Following the effect size of the difference between categorical and gradient reduction (rather than mere values from Figure 5), the study reports that it was very weak in the no-context condition and weak in the context condition within the learners’ group, yielding the effects statistically insignificant. Within the group of native users of English, on the other hand, the difference between categorical (medium strong) and gradient (strong) reduction shows that the prediction of Hypothesis 2 was correct. Native speakers perceived categorical reduction more accurately than the gradient one. Similar to Hypothesis 1, Hypothesis 2 is thus corroborated for native speakers and rejected for learners.

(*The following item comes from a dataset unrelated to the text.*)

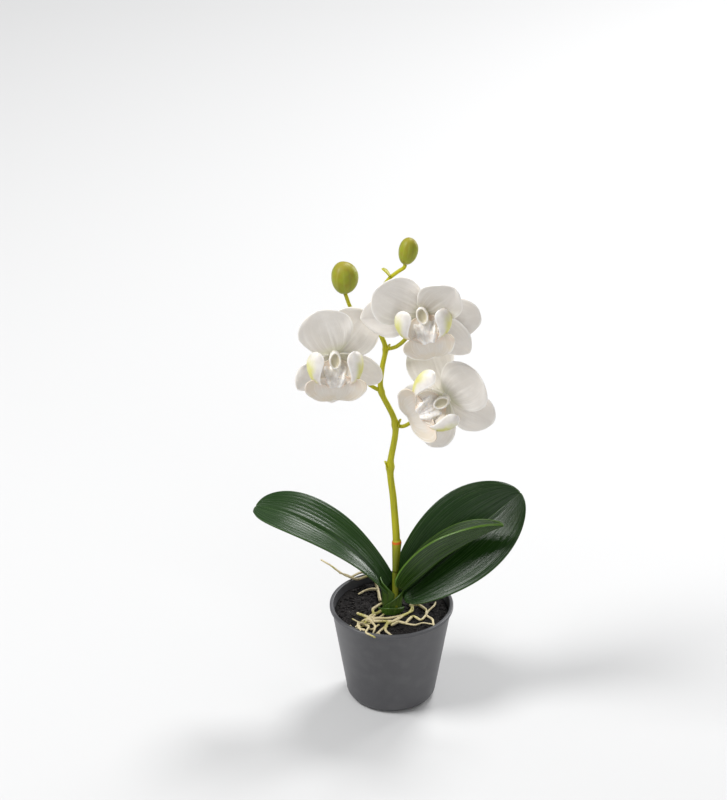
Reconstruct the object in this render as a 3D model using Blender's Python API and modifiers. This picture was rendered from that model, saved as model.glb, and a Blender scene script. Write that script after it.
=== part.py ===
"""Potted moth orchid: three open flowers and two buds on one spike, three leaves, aerial roots,
and a thin-walled plastic pot filled with peat.

Metres, +Z up. The origin is the middle of the pot's underside. The front of the plant faces -Y.
"""
import math
from dataclasses import dataclass, replace

import bmesh
import bpy
from mathutils import Matrix, Vector, noise

MM = 0.001
GAP = 0.3 * MM

# Pot: a turned shell with a rolled rim, standing on its flat bottom.
POT_HEIGHT = 67 * MM
POT_RIM_RADIUS = 40 * MM
POT_MOUTH_RADIUS = 39.0 * MM
POT_FOOT_RADIUS = 29 * MM
POT_EDGE_RADIUS = 6 * MM
POT_WALL = 1.4 * MM
POT_RIM_DEPTH = 2.4 * MM
POT_STEPS = 36
DRAIN_HOLES = 5
DRAIN_HOLE_RADIUS = 3 * MM
DRAIN_CIRCLE_RADIUS = 17 * MM

# Peat: it fills the pot to a little under the rim, and its top is bumpy.
SOIL_LEVEL = 61.5 * MM
SOIL_BUMP = 0.9 * MM
SOIL_BUMP_SIZE = 9 * MM
SOIL_RINGS = 6
SOIL_STEPS = 36

# Crown: the green sheath at the foot of the plant, sunk in the peat. The spike runs up its front.
CROWN_FOOT = 52 * MM
CROWN_TOP = 80 * MM
CROWN_RADIUS = 5.7 * MM
CROWN_RINGS = 7
CROWN_STEPS = 16
CROWN_PLACE = Vector((-0.2 * MM, 1.6 * MM, 0))

# Spike: half its thickness at its foot, above the sheath, at the flowers and at its tip.
STEM_FOOT_RADIUS = 2.0 * MM
STEM_RADIUS = 2.4 * MM
STEM_FLOWER_RADIUS = 1.9 * MM
STEM_TIP_RADIUS = 1.2 * MM
SHEATH_RADIUS = 3.1 * MM
STALK_RADIUS = 1.2 * MM
STALK_END_RADIUS = 1.5 * MM

PETAL_THICKNESS = 0.8 * MM
LIP_THICKNESS = 0.9 * MM
LEAF_THICKNESS = 1.6 * MM
HUB_RADIUS = 3.2 * MM
HUB_HALF_HEIGHT = 1.5 * MM

ROOT_RADIUS = 1.0 * MM
ROOT_TIP_RADIUS = 0.6 * MM
# Seed of the noise that lets the roots wander
ROOT_SEED = 1796108155
ROOT_CLEARANCE = 0.5 * MM
ROOT_CLIMB_START = 28 * MM
ROOT_CLIMB_WIDTH = 4 * MM

# A blade's grid stops a little short of its outline's end, so that no row shrinks to a point.
TIP_ROW = 0.985


@dataclass(frozen=True)
class Blade:
    """Outline and curvature of a leaf, petal or lobe. Lengths in metres, angles in degrees."""
    length: float
    width: float
    base: float = 0.2
    peak: float = 0.55
    fullness: float = 0.6
    bend: float = 0.0
    cup: float = 0.0
    fold: float = 0.0
    wave: float = 0.0
    waves: float = 1.5
    thickness: float = PETAL_THICKNESS
    rows: int = 7
    columns: int = 5


@dataclass(frozen=True)
class Flower:
    """Where a flower sits and how its five petals and sepals lie.

    Yaw turns its face to the viewer's right, pitch turns it up, roll turns it anticlockwise.
    Each petal has an angle anticlockwise from straight up, a lean towards the viewer, and a shape.
    """
    name: str
    centre: Vector
    yaw: float
    pitch: float
    roll: float
    lip_width: float
    petals: tuple


def mm(x, y, z):
    """Place given in millimetres."""
    return Vector((x, y, z)) * MM


PETAL = Blade(length=31 * MM, width=37 * MM, base=0.16, peak=0.56, fullness=0.5, bend=-8, cup=8,
              wave=0.6 * MM)
WIDE_SEPAL = replace(PETAL, length=34 * MM, width=30 * MM, fullness=0.58, bend=-12)
SEPAL = replace(PETAL, length=38 * MM, width=23 * MM, base=0.22, fullness=0.7, bend=-16)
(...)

3.3 Results for hypothesis 3
The study hypothesized that learners with musical backgrounds perceive reduced forms better than those without. Figure 6 visualizes the obtained results.
Two-way ANOVA compared two groups of learners (learners with musical background, learners without musical background) in two conditions (with context and without context), revealing no difference in accuracy: for treatment (music), F(1,101) = 3.96, p = 0.19, and for other factors (context), F(2,101) = 50.52, p = 0.02; NoContext Group musical background, M = 37.48, SD = 7.13, N = 27, NoContext group no musical background, M = 35.67, SD = 7.45, N = 25, Context Group musical background: M = 48.70, SD = 14.14, N = 18, and Context group no musical background: M = 48.27, SD = 10.99, N = 32. The differences in terms of effect size were as follows: for context effects, d = 0.02, CI: from −0.52 to 0.56, v = 0.077. For music effects, d = 0.00, CI: from −0.57 to 0.58, v = 0.09. The results for the effects of musical background do not lend support to hypothesis 3 since the difference in accuracy between the two groups (music) and condition (context) failed to reach statistical significance, with d not approximating the threshold of 1.
With respect to RT, the differences between groups were as follows: F(2,101) = 128.040, p = 0.008 (NoContext Group musical background: M = 1367.46, SD = 546.52, N = 27; NoContext group no musical background: M = 1581.55, SD = 660.16, N = 25; Context Group musical background: M = 1399.79, SD = 655.24, N = 18; Context group no musical background: M = 1336.54, SD = 860.24, N = 32). The differences in terms of effect size were as follows: for context effects, d = −0.35, CI: from −0.96 to 0.246, v = 0.09. For musical background effects, d = 1.00, CI: from 0.4528 to 1.56, v = 0.08. Thus, context effects were weak in terms of effect size but quite robust for musical background.
It has to be noted that, unlike for accuracy, there was a difference between the two groups with regard to reaction time (d < 1.0). Thus, it appears that the subjects with musical backgrounds recognized reduced forms faster but not more accurately in comparison with subjects who received no such training. In light of the outcomes, hypothesis 3 assumes a more accurate and faster perception of reduced forms by learners with musical backgrounds in comparison with learners with no such background, which is negatively verified for accuracy and positively for reaction time.
4 Discussion
The study was geared to furnish answers to three research questions related to the acquisition of reduced forms by non-native speakers of English. Specifically, hypothesis 1 tested the effects of lexical context and was positively verified for native users only. Similarly, hypothesis 2, exploring the effects of a process type, proved correct for native speakers of English and showed weak or even very weak effects for learners of English. The effects of musical background, hypothesis 3, were not found in accuracy and were present in reaction time. These outcomes are discussed in turn.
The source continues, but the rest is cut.